The question attorneys challenging the government need to ask is how courts can take the government’s pleas of poverty of resources seriously when it only applies to policies they oppose? It is inappropriate, and courts must say so, for the government to use the genuine argument of scarcity of resources in a bad faith effort to skirt statutory requirements and rewrite the law to fit their own preferences. For too long, courts have largely accepted these limited resource claims at face value as a justification for agency discretion. But a government claim of lack of resources is a fact dependent question. There is an objective answer to availability of resources and the government should have to show their work. It is up to advocates to push courts to acknowledge the clear facts that the government has abused deference provided by courts.

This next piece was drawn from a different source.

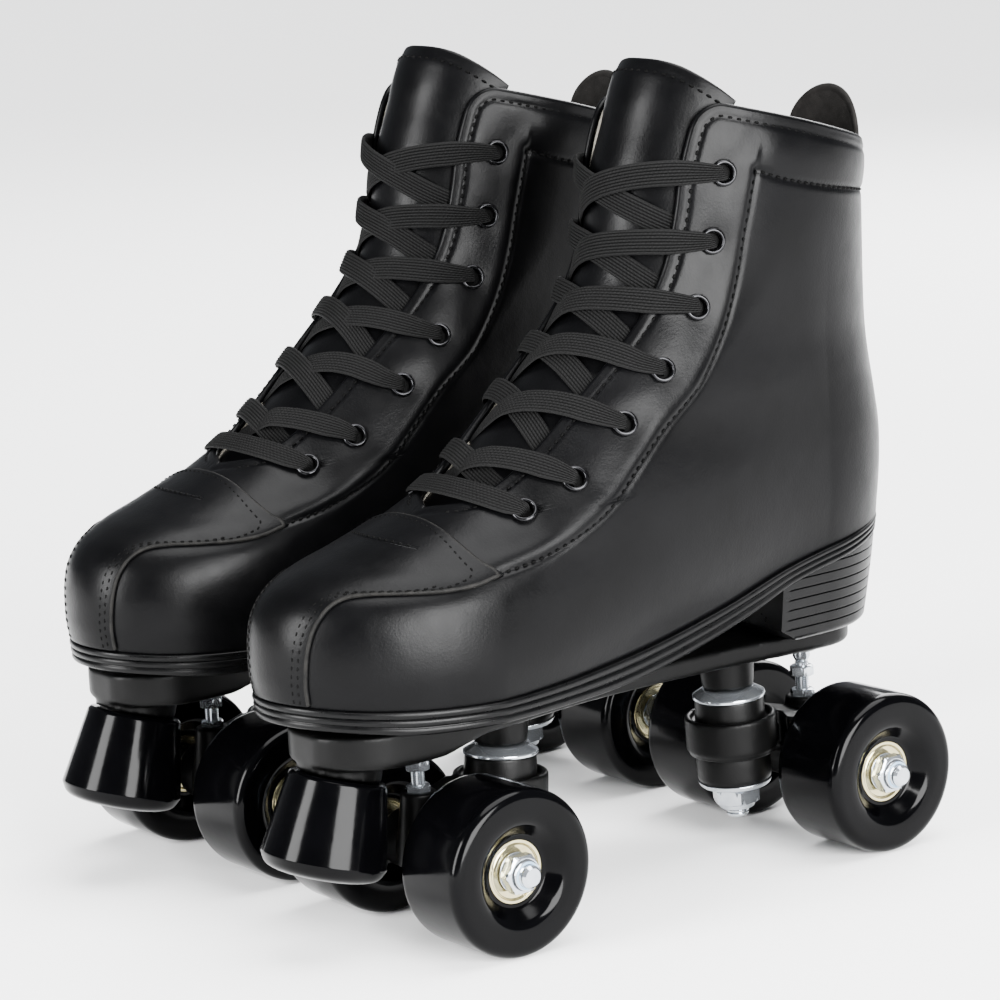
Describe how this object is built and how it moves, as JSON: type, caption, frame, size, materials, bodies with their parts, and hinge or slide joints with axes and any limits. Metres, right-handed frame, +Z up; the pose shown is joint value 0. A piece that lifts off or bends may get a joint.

Presidents have been using the judicially provided shield of resource constraints as a sword to slash statutes they oppose. This makes a mockery of our entire system and plainly has led to calamity at the border. From the legal perspective, an effective challenge that moved judges to more carefully consider resource scarcity claims in full context of agency action could be key in carving a foothold for many policies that have escaped judicial review in the recent past.